We might be able to cut down the number of HTTP01ChallengeResponse calls to be the same as the number of required authorizations (basically the number of DNS names) for success path. I’ll give that a go, that’s not guaranteed to make it work with ZeroSSL though.

Thank you for your response. I am well aware of the letsencrypt rate limits. They are unsuitable for our use case, hence we moved to zerossl. In their basic plan (which we use), the amount of certificates are not limited in any way.

In my experience this should mean something along the lines of ‘too many certificate requests (have been created)’ not ‘the existing order has been requested too many times’.

I have reached out to the zerossl support, they have confirmed that a) our account is by no means limited in terms of certificates b) they have implemented general rate limiting on their API.

Therefore I am 100% sure the error message is not in regards to the amount of certificates in general, but in regards to the amount of requests being sent per second. FYI, as mentioned earlier I have no problem issuing new certs with <=2 domains, even directly after hitting the rate limit with a certificate which has >2 domains.

I have played around with the failed resources and manually resetted their .status.state field to pending. Directly afterwards the challenge was conducted successfully.

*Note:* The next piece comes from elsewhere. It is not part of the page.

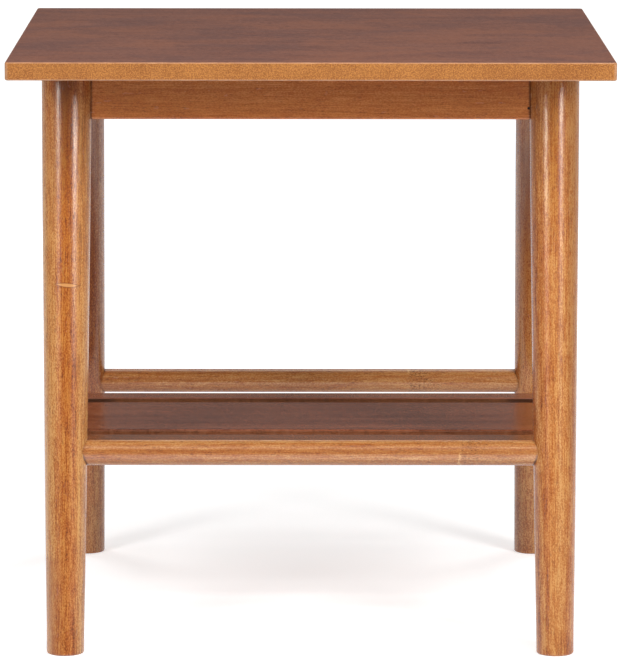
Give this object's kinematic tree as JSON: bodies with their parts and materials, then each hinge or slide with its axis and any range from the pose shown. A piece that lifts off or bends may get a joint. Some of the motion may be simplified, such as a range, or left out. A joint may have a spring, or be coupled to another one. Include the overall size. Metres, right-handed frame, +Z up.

I have invested some time to build a workaround using shell-operator to reset the .status.state fields automatically whenever it has errored and the message contained 429. While this most of the time works, monkey-patching the cert-manager resources seems to be a bad practice. I failed to get it working smoothly since obviously cert-manager should be the only controller altering the resource state. However, I derive from this experiment that my assumption is right: If cert-manager would simply retry fetching the order resource, or issue the requests in a slightly staggered fashion, or use a cached response, the problem would be solved. The new request rate limit in the zerossl api seems to be set up in a way which blocks request spikes to the same resource over a short period of times (i.e., couple of seconds).